The number is the tell. Two repos independently described the same infrastructure, and both had the container/stack count wrong until someone counted. If the count was wrong, what else was? That’s the whole argument for reconciling on change: drift is invisible until you diff, and the only honest diff is against the live system.

Verify Against the Caddyfile, Not Memory

The load-bearing phrase in the day’s commits is “verify vs live Caddyfile.” Caddy is the single ingress for the fleet — every public route, every reverse-proxy target, every active service passes through one config file. That file is not a description of the system; it is the system’s routing truth. So it’s the right oracle.

The wrong way to update a system-map is to read the old system-map, edit the lines you remember changing, and commit. That propagates yesterday’s errors forward and adds today’s. The right way is to treat the live config as ground truth and the document as the thing under test: open the Caddyfile, count what’s actually routed, list the timers that actually fire, and make the document match. The document is downstream of reality, never the other way around.

This is the same instinct as a test that asserts against real behavior instead of a mock of the behavior you assumed. A system-map verified against memory asserts against a mock of your own infrastructure.

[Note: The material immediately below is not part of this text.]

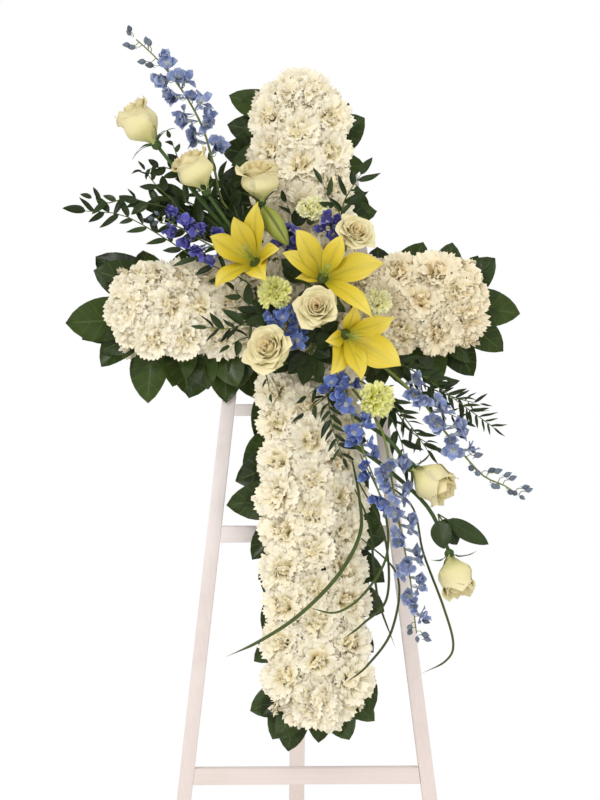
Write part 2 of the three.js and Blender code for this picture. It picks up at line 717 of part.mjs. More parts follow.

Drift Hides in the Corners

Reconciliation isn’t only about the headline service. Once you’re diffing documents against reality, the small dead facts surface too:

  • A Porkbun default-MX quirk got documented in the runbook — the kind of provider-specific gotcha that’s invisible until mail silently misroutes, and worth writing down the moment you understand it. It shipped alongside a plane-email-setup runbook covering the SMTP fix and onboarding gotchas.
  • dixieroad.org was marked released — the domain had expired on 2026-05-13 and was still listed in active state a month later. A system-map that lists a domain you no longer own is the same failure as one that lists a service you no longer run: a confident claim that happens to be false.

Neither of these is dramatic. That’s the point. Drift accumulates in the corners nobody re-reads, and the only way it gets caught is a deliberate pass that questions every line, not just the ones you touched today.

The Cleanup Was Real Work, Not Just Docs

Two other commits from the day make clear the reconciliation wasn’t paperwork sitting on top of a static system — the infrastructure genuinely moved:

  • A bead closed because a persistent brain store was stood up — new infrastructure that itself becomes a line the system-map now has to track truthfully.
  • A partner pilot reschedule was logged — the three-week window pushed back to a Jul 6–Oct 4 run. Operational state, captured in the document of record so the next reader doesn’t reconstruct it from a chat scroll.

A system-map only stays true if every change to the system writes back to it on the same day. The decommission was the forcing function; the discipline is doing it every time, not just when something big leaves.

The Transferable Rule

You don’t need a fancy tool for this. You need a habit: when infrastructure changes, reconcile the docs in the same change, and reconcile against the live config rather than the previous version of the docs. The live Caddyfile, the running container list, the actual DNS records — those are your oracles. The system-map is the thing being tested against them.

A document that agrees with reality on the day you write it and is never checked again will be wrong within a month. dixieroad.org was wrong for exactly that long. The fix isn’t writing better docs once. It’s diffing them against the live system every time the system moves — because a system-map you haven’t verified is just a story you’re telling yourself about a box you’re not looking at.